### [What is required]
Every line containing the word "code" needs to be found and copied.

### [Information shown]
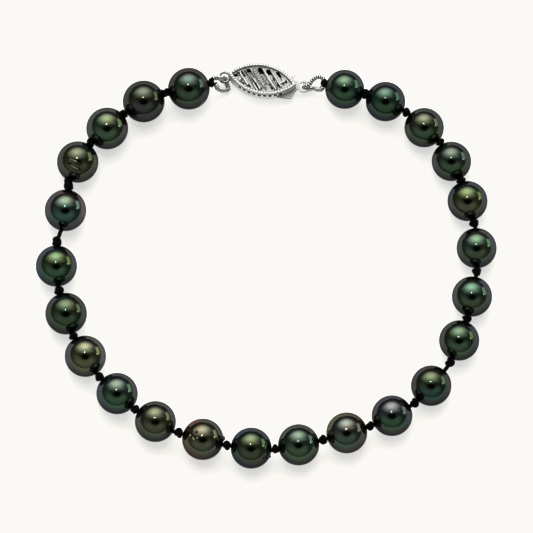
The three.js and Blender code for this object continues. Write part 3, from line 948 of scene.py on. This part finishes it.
def measure_clasp():
    """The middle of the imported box, and the directions along and across it."""
    points = node_points("clasp_body")
    rim = points[points[:, 2] > points[:, 2].max() - RIM_SEARCH]
    spread = np.linalg.norm(rim[:, None] - rim[None], axis=2)
    ends = rim[list(np.unravel_index(spread.argmax(), spread.shape))]
    left, right = sorted(ends, key=lambda tip: tip[0])
    lengthwise = unit(right - left)
    return (left + right) / 2, lengthwise, np.cross(UP, lengthwise)


clasp_middle, clasp_x, clasp_y = measure_clasp()


def on_clasp(points):
    """Points in the clasp's own measures moved to where the clasp lies."""
    points = np.asarray(points, float).reshape(-1, 3)
    moved = clasp_middle + np.outer(points[:, 0], clasp_x) + np.outer(points[:, 1], clasp_y)
    moved[:, 2] = points[:, 2]
    return moved


def oval_inset(x, y):
    """How far inside the pointed oval a point lies, and how far round its side."""
    below = np.abs(y) + SIDE_DROP
    return SIDE_RADIUS - np.hypot(x, below), np.arctan2(x, below) * SIDE_RADIUS


def along_slant(x, y, row):
    """A point's place along and across a row that slants over the front."""
    turn = math.radians(row.get("turn", SLOT_TURN))
    dx = x - row["x"]
    dy = y - row["y"]
    along = dx * math.cos(turn) + dy * math.sin(turn)
    across = dy * math.cos(turn) - dx * math.sin(turn)
    return along, across


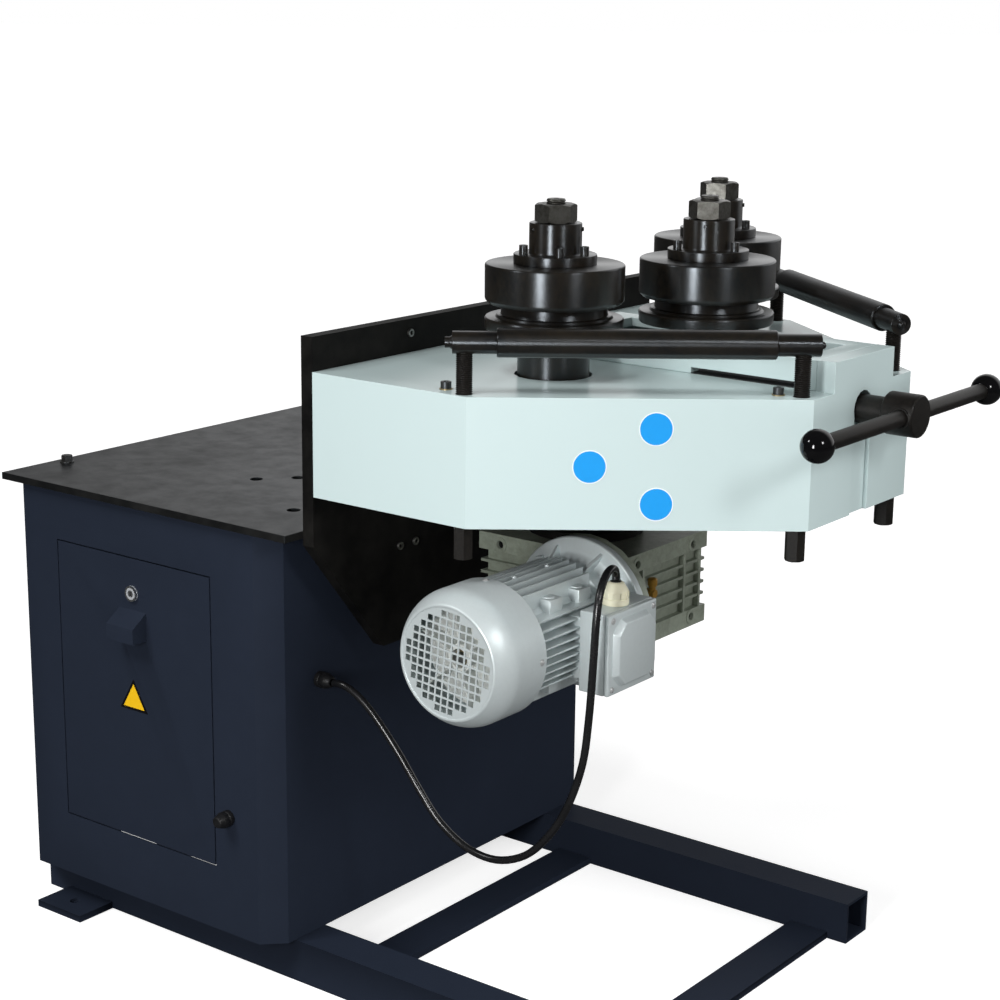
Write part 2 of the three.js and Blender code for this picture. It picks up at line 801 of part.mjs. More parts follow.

### [Task output]
The three.js and Blender code for this object continues. Write part 3, from line 948 of scene.py on. This part finishes it.
Write part 2 of the three.js and Blender code for this picture. It picks up at line 801 of part.mjs. More parts follow.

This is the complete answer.